Recently, I’ve been living with a friend who claims to have insomnia. After watching her night after night, I started to wonder—maybe she doesn’t have insomnia at all. Maybe she just has a routine she doesn’t want to change.
Yes, insomnia is clinically real, and it affects a lot of people. But for most of us, it’s not some medical mystery. It’s more like a warning light on the dashboard of our lives—one we keep ignoring.
Sleep isn’t something you can chase down. The more you run after it, the more elusive it becomes. I’ve been trying to explain this to her lately. Sleep is like a butterfly. You don’t catch a butterfly by chasing it; you build a garden, and it comes to you. Sleep works the same way. Create the right environment; remove distractions, wind down, respect your body’s natural rhythms—and real rest will follow.

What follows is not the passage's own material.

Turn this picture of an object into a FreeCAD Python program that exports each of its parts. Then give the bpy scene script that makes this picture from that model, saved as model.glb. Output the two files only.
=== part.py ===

But instead of cultivating that environment, she slaps a label on herself and calls it a day. She says, “I have insomnia,” but does nothing to alleviate it.
She’s not cursed. Her body isn’t betraying her. It’s screaming at her. And instead of listening, she’s making the same choices that keep her wired, exhausted, and stuck in a self-inflicted cycle—because change feels worse than another sleepless night.

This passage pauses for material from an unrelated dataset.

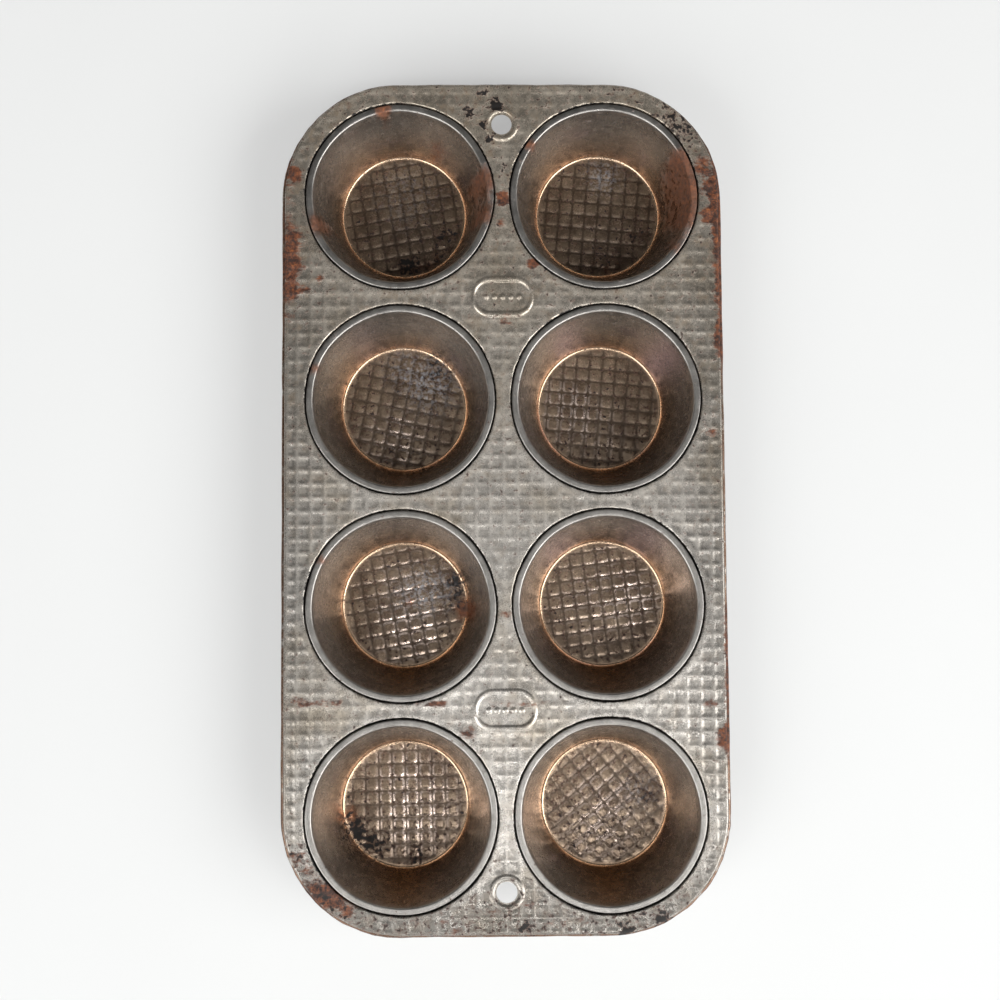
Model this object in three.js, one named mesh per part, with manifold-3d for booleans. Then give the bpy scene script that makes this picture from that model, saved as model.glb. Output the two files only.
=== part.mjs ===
// A muffin tin of tinplate: eight deep-drawn cups, each held in one pressed frame by a folded seam.
// Millimetres, +Z up. X runs across the tin and Y along it, and the floors of the cups stand on z = 0.

import * as THREE from 'three';
import { mergeVertices } from 'three/addons/utils/BufferGeometryUtils.js';
import Module from 'manifold-3d';

const wasm = await Module();
wasm.setup();

// Driving dimensions
const SHEET = 0.5; // thickness of the tinplate
const CLEARANCE = 0.3; // air between the folded sheets of a seam
const TIN_LENGTH = 355.6; // over the curled edge: 14 inches
const TIN_WIDTH = 185;
const TIN_HEIGHT = 33; // from the floors' underside to the top of the frame
const CORNER_R = 49.4; // outline's corners, nearly concentric with the corner cups

const ROWS = 4;
const COLUMNS = 2;
const PITCH = 85.7; // 3 3/8 inches, both ways

const FLOOR_R = 26.2; // flat part of a cup's floor
const WALL_FOOT_R = 28.2;
const FLOOR_FILLET = 1.9;
const MOUTH_R = 37; // top of the sloping wall
const MOUTH_BEND = 0.6;
const RING_R = 39.2; // outer edge of the flat ring round the mouth

const COLLAR_R = 40; // bore of the frame's turned-down collar
const COLLAR_DEPTH = 3.6;
const COLLAR_BEND = 0.9;
const HOOK_RISE = 2.3; // how far the cup's hook comes back up outside the collar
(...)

She doomscrolls at 1 AM, flooding her brain with blue light and endless distractions. She treats caffeine like a lifeline, riding the artificial high until the inevitable crash. Her eating habits swing between extremes—starving, then bingeing, running on sugar to “push through.” The stress is relentless; mental chaos, overstimulation, an addiction to busyness, and an inability to shut down. It’s a cycle, and her body is paying the price.
And the more I watched her, the more I realised… maybe she didn’t want to sleep.
Because when you’re exhausted, everything becomes justifiable—at least in the short term. It’s ok to snap at people, skip the gym, reach for junk food and numb ourselves with mindless scrolling. It’s easier to say, I didn’t sleep well than to admit, I didn’t take care of myself. When you’re running on empty, no one expects your best—including you. Sleep deprivation becomes the ultimate scapegoat for a life of avoidance.
And maybe it’s not just her.
Maybe a lot of us do this.
How many times have we made choices we know will make us feel worse later, simply because, in the moment, it’s easier? We stay up too late, eat things we know will wreck our energy, avoid rest, and then wonder why everything feels hard. We tell ourselves we’re just “bad sleepers,” but in reality, we’re avoiding the discomfort of real change. Because fixing our sleep means fixing everything else too.
So before clinging to insomnia as part of your identity, take control. Put down the phone. Improve your diet. Stop chasing the next hit of stimulation. Create a bedtime routine that respects your body’s needs.
See what happens when you put the excuses to bed.